● **Written request**: Repeat exactly the lines from the start of the material below up to and including the "from __future__ import annotations" line.

● **Data excerpt**:
════
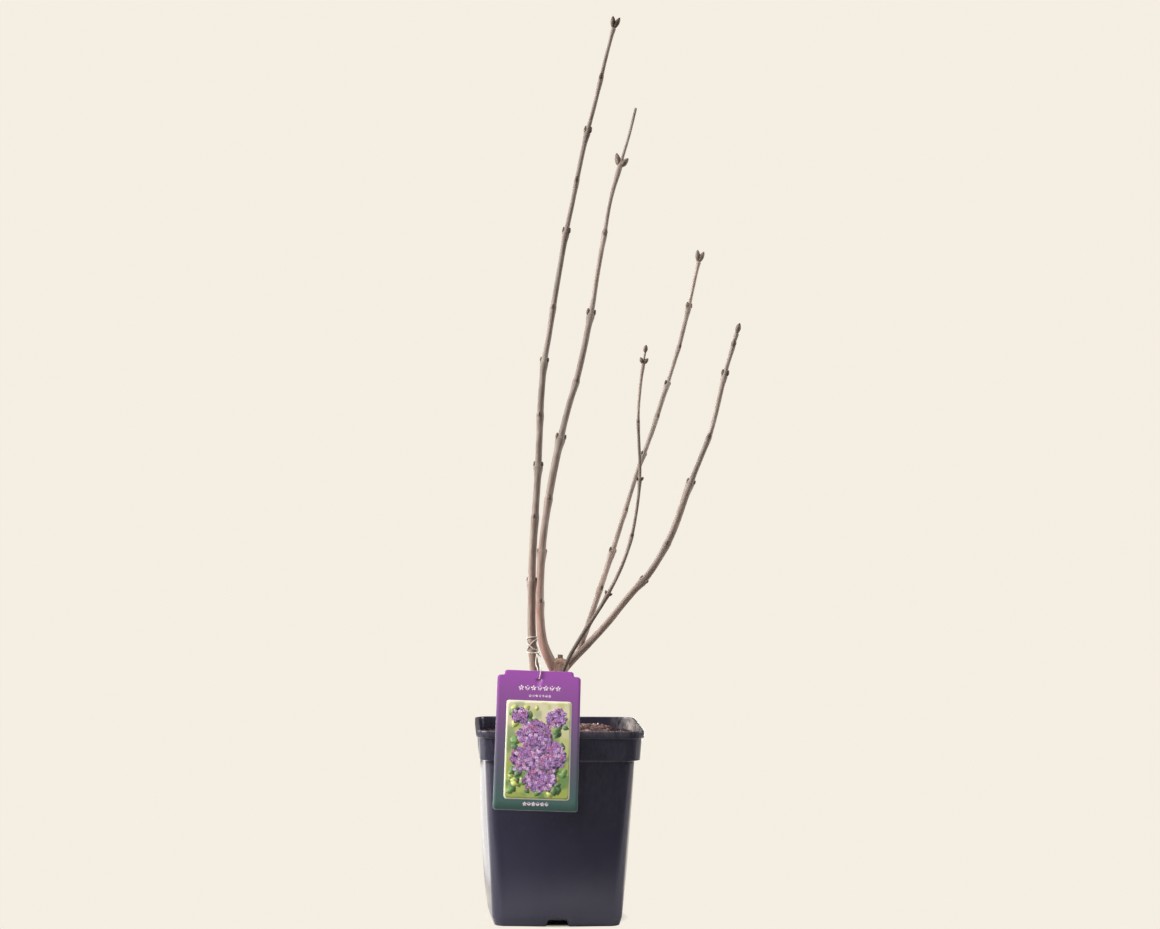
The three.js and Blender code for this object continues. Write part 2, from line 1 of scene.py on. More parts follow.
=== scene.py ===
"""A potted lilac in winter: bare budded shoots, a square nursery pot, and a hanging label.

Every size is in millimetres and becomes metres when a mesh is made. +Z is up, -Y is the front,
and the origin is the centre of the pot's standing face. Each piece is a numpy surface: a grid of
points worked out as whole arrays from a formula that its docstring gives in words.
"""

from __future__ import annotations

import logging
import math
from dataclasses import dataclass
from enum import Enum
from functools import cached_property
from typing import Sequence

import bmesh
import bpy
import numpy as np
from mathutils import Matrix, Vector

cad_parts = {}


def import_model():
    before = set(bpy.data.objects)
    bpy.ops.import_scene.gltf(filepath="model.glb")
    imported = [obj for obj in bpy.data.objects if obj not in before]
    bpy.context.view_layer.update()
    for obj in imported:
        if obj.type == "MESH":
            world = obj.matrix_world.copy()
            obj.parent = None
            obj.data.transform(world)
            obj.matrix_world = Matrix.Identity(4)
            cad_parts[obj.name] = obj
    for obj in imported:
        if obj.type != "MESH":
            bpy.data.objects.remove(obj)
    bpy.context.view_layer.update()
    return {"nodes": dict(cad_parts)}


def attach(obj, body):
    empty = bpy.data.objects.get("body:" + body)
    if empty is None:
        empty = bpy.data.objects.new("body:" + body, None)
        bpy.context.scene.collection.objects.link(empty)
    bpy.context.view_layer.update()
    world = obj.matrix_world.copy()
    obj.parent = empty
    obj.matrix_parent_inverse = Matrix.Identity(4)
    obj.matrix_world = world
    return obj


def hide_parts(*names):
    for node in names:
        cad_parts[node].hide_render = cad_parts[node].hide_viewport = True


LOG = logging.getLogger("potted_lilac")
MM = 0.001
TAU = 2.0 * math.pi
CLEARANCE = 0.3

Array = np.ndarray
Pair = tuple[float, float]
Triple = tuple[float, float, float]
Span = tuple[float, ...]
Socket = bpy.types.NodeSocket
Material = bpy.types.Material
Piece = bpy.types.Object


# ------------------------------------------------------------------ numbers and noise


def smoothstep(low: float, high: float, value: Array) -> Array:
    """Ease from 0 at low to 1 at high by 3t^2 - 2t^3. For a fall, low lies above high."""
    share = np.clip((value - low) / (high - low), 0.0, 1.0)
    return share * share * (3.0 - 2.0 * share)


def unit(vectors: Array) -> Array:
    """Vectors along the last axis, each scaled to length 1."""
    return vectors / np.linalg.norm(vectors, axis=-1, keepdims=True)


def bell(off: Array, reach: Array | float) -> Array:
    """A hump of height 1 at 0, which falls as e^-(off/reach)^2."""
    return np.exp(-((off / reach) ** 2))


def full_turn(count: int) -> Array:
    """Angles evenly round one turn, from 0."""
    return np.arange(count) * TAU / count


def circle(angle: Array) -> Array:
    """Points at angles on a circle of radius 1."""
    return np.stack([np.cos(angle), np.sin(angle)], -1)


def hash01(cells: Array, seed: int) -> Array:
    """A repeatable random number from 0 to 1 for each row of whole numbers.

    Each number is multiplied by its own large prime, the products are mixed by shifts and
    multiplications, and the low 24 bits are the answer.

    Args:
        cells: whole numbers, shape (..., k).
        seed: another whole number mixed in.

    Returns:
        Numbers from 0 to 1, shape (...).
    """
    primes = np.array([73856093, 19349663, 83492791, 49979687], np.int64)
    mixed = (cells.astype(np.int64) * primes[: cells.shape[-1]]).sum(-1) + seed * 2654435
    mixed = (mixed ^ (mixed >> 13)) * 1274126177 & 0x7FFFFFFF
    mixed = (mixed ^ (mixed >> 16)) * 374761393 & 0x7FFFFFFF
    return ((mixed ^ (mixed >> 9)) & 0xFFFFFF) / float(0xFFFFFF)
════
● **Task solution**:
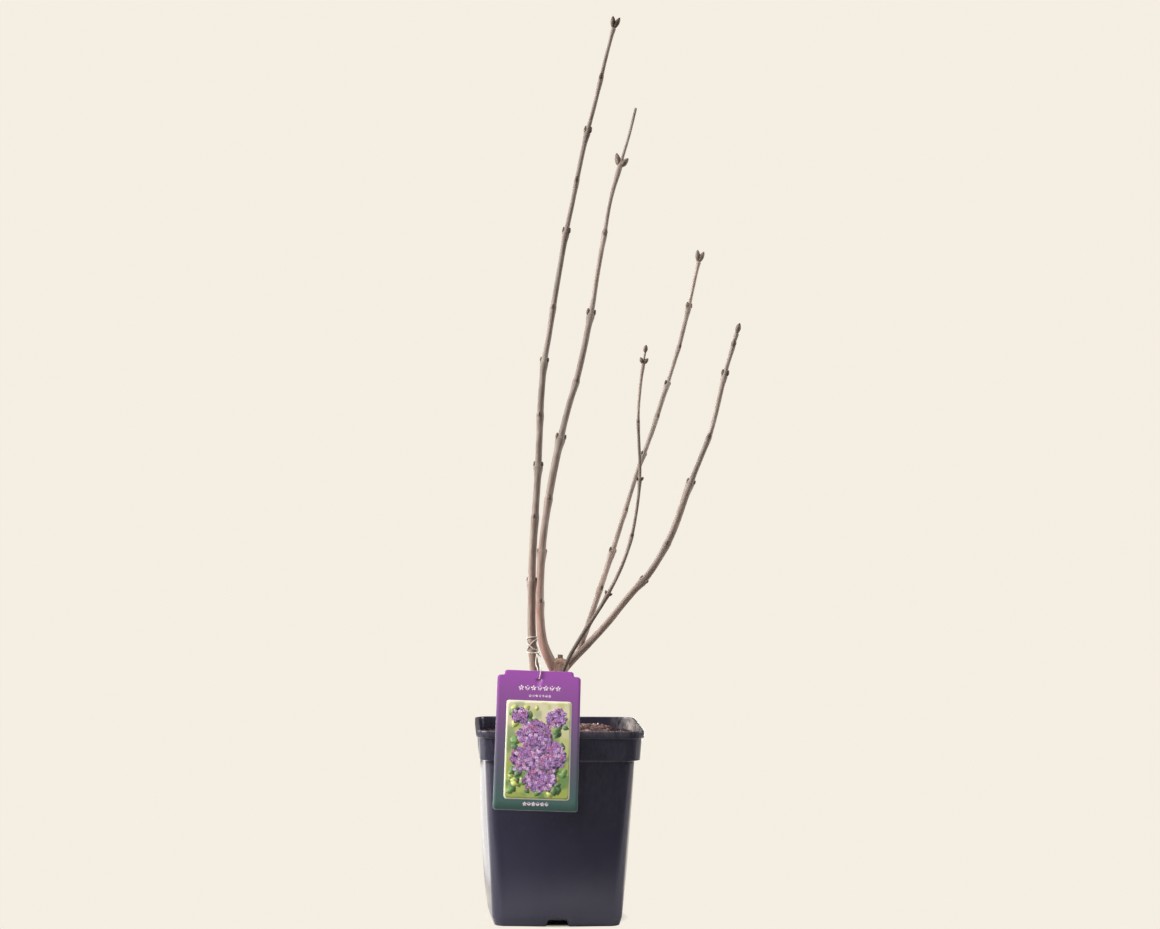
The three.js and Blender code for this object continues. Write part 2, from line 1 of scene.py on. More parts follow.
=== scene.py ===
"""A potted lilac in winter: bare budded shoots, a square nursery pot, and a hanging label.

Every size is in millimetres and becomes metres when a mesh is made. +Z is up, -Y is the front,
and the origin is the centre of the pot's standing face. Each piece is a numpy surface: a grid of
points worked out as whole arrays from a formula that its docstring gives in words.
"""

from __future__ import annotations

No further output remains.